It's been at least eight years since I watched Luc Besson's classic in its entirety. I distinctly remember the quarters of milk, the potted plant, and Matilda's choker. Other than that, I remember that it had one of the greatest shootouts in movie history.
One of the most impressive aspects of "The Professional" is the cinematography. The movie is obviously filmed on location in New York City, with long shots of the characters in a real environment. One of the most palpable scenes is when Leon and Matlida are on the rooftop overlooking Central Park, where they practice with the sniper rifle.
Of course, you can't talk about "The Professional" without discussing the intensity of the characters and the impressive acting. Jean Reno, Natalie Portman, and Gary Oldman all deliver poignant performances. For me, Gary Oldman is the obvious choice for standout performance - but I have to tip my hat to the young Portman for being brave enough to take on the Lolita-esque role of Matilda.
It's debatable whether or not Luc Besson's film is an allegory for pedophilia. When I watched the movie in full again (now as an adult), I noticed that I was a bit disturbed by moments in Leon and Matilda's relationship. My brain must have blocked out the scene when Matilda dresses up as Madonna and does her "Like A Virgin" dance. Remember when she bluntly tells the hotel manager that Leon is not her father, but her lover? That scene was creepy as hell. I guess you can read into it and decipher the underlying tones of perversion, but if you choose not to, then Leon and Matilda's relationship is nothing more than an out-of-the-norm father/daughter type of thing.

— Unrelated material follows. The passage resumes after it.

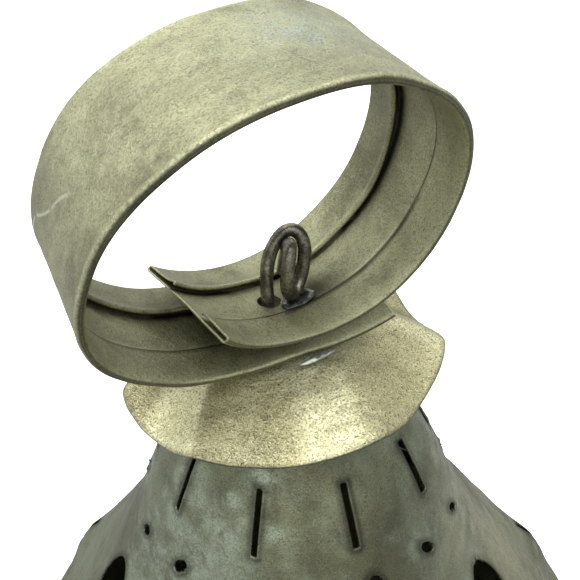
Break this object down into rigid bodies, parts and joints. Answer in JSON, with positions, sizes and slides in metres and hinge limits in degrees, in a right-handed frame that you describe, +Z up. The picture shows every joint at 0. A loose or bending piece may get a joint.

"The Professional" has one of the the best endings in movie history. When Leon is holed up in the room with 50 or so SWAT team officers outside the door, Luc Besson creates a tense moment just before the shootout. (Earlier in the film, Gary Oldman's character mentions that he loves the calm before the storm that Beethoven creates in his music - right before he massacres Matilda's family). And when Leon escapes in a SWAT uniform, he sees the amount of force that has been sent to take him out; it's a haunting scene that makes you think Leon is about to escape. When we see Stansfield approaching Leon from behind, we realize that Leon is about to die. But surprise! It had been so long seen I had seen it, and I forgot all about the grenade pin that Leon pulls off before he dies. A truly poetic ending.
"Leon: The Professional" is a perfect movie. Luc Besson is a truly amazing filmmaker. If you enjoyed this movie, then I highly recommend that you watch (or rewatch) "La Femme Nikita," "The Fifth Element," two of his other acclaimed films. This is one of those movies that no movie lover is complete without.